Like fellow artist Georges Braque, who he counted as a dear friend and fervently admired for his artistic talent and integrity, de Staël actively shunned artistic etiquette and categorisation, and worked relentlessly and unmercifully towards the creation of immaculately accomplished works. This meant that the artist destroyed almost as many canvases as he produced, and his mood frequently oscillated between deep quietude and frantic energy. ‘In his frenetic impulse to paint, he keeps dangerously close to the abyss, finding chords that none before him had dared touch. Nervous, tense, and always on the brink of the blade, de Staël’s painting echoes both the tone and fatality of Vincent van Gogh’s late canvases’ (Bernard Heitz, ‘Nicolas de Staël, les couleurs du tourment’, Telerama, no. 2374, 12 July 1995, p. 13). Musing on his Bouteilles paintings, Mariette Lachaud, who had lived with Marcelle and Georges Braque for thirty-three years, nonetheless enthused over their inherent positive energy and joyful nature. ‘So lively and gleeful were these bottles! They moved, vibrated… One must be a true poet in their soul to paint bottles that can spark joy’ (Mariette Lachaud, quoted in Staël: Priorité Peinture, exh. cat., Galerie Daniel Malingue, Geneva, 1992, n.p).

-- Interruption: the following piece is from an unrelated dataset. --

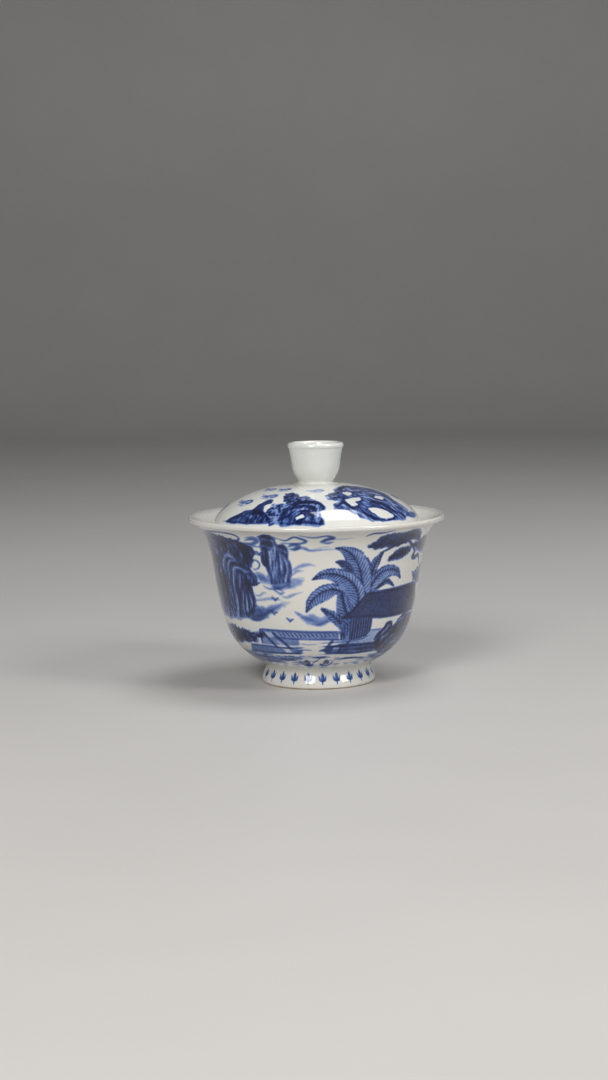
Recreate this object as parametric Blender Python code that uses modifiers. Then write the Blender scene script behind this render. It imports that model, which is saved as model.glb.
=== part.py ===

This tension of opposed forces, straddling levity and solemnity, delicacy and violence, pervaded de Staël's work increasingly as he advanced in his career. Held until his tragic, self-inflicted passing in 1955, the formal tautness at the core of his compositions was the most potent in the canvases he worked on during the last decade of his life, including the present Bouteilles en brun, ocre et rose (Bouteilles: Nature morte). Tinged with notes of nostalgia, materialised through the ubiquitous presence of darker hues, the composition nonetheless exudes a paradoxical quality of peacefulness. A sublimation of, or a mirror to the complexities of melancholia, Bouteilles en brun, ocre et rose (Bouteilles: Nature morte) provides a potent echo to the psychological condition that permeated de Staël’s mind in his tumultuous last years.